Andriessen’s ensuing stage-work, Rosa: The Death of a Composer (1994) has seldom been revived – no doubt through its overtly risqué subject-matter, yet this score features some of its composer’s most visceral instrumental writing and it was highly appropriate that Rundell fashioned its extended dance sections into a stand-alone concert suite. Rosa’s Horses (2010) is an engrossing score, not so much encapsulating the content of the opera as distilling its violent (in every sense) essence into a 25-minute sequence as virtuosic orchestrally as it is unsparing emotionally. A range of unlikely elements – from Spaghetti-Western overtones to an allusion to Brahms’s ‘Cradle Song’ – are encountered in its course, with the overriding impression being one of unstoppable momentum as was conveyed here to spellbinding effect.
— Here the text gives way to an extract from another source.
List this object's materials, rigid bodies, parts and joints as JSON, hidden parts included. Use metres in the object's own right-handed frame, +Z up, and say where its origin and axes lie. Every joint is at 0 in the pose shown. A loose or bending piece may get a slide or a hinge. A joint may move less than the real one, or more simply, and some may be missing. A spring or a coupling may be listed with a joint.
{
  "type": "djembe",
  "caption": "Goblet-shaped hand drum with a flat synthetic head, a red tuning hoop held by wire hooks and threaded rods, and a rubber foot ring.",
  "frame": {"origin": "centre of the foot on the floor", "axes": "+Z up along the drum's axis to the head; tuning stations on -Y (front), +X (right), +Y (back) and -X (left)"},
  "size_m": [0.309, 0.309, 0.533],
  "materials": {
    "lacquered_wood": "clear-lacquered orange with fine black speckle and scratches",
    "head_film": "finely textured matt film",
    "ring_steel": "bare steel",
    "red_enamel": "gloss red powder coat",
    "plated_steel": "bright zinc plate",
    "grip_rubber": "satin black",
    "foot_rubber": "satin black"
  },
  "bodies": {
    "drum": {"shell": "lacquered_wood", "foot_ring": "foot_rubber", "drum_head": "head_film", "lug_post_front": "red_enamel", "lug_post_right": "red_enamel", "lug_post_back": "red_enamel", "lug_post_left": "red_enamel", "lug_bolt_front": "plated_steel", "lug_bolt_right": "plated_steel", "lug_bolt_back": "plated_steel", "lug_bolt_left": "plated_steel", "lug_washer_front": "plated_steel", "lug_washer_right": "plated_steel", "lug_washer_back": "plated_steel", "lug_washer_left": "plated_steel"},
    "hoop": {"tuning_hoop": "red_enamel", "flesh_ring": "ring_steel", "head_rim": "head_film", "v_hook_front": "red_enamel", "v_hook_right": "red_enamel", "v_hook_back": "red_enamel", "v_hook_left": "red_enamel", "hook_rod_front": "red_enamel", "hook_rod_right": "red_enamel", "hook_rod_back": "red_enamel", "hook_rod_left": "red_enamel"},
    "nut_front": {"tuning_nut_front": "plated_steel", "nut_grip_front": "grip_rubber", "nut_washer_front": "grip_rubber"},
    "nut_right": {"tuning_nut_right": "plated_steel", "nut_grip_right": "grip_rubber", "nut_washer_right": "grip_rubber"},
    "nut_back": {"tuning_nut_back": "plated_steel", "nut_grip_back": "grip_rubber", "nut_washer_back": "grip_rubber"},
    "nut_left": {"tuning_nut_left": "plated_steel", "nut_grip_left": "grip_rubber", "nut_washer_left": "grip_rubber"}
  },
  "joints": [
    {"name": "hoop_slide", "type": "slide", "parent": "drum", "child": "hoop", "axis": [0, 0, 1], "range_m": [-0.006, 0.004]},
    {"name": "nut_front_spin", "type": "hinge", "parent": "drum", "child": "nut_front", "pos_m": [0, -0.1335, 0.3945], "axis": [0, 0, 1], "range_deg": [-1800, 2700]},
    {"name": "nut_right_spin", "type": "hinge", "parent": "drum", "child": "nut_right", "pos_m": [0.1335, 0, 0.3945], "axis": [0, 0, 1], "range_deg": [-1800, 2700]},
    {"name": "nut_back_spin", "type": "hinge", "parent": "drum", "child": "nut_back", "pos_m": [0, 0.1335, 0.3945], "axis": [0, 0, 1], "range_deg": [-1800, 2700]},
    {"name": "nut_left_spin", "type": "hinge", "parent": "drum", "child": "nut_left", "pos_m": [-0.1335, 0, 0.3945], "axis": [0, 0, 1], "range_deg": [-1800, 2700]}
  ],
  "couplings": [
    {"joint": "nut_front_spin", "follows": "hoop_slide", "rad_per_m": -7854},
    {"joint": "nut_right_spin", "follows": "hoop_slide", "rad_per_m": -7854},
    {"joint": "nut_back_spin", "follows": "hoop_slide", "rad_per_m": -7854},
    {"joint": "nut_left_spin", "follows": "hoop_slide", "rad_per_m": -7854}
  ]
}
After which, Mysteriën (2013) could hardly be other than underwhelming. Yet this half-hour piece, only the second for a (relatively) conventional orchestra from Andriessen’s maturity, was a fitting conclusion to the day as a whole. Taking its inspiration from the writings of Thomas á Kempis, the six continuous sections are each preceded by epigraphs that inform (rather than explain) the musical content. Meditative and inward by turns, four of these sections suggest that the composer’s approach to the orchestra – upper strings tending to shadow woodwind and brass lines, with lower strings as if chained to a proverbial bass-line – has not evolved as he might have supposed, but the microtonally-tuned harps of the ethereal third section and rapt apotheosis of the final one ensure the whole becomes more than the sum of its parts.

Rundell again secured a fine response from the BBCSO, bringing the concert to its intriguing close. On this basis, Andriessen’s new stage-work, Theatre of the World (due at Los Angeles Opera later this year), promises to be an intriguing further step as gets closer to his ninth decade.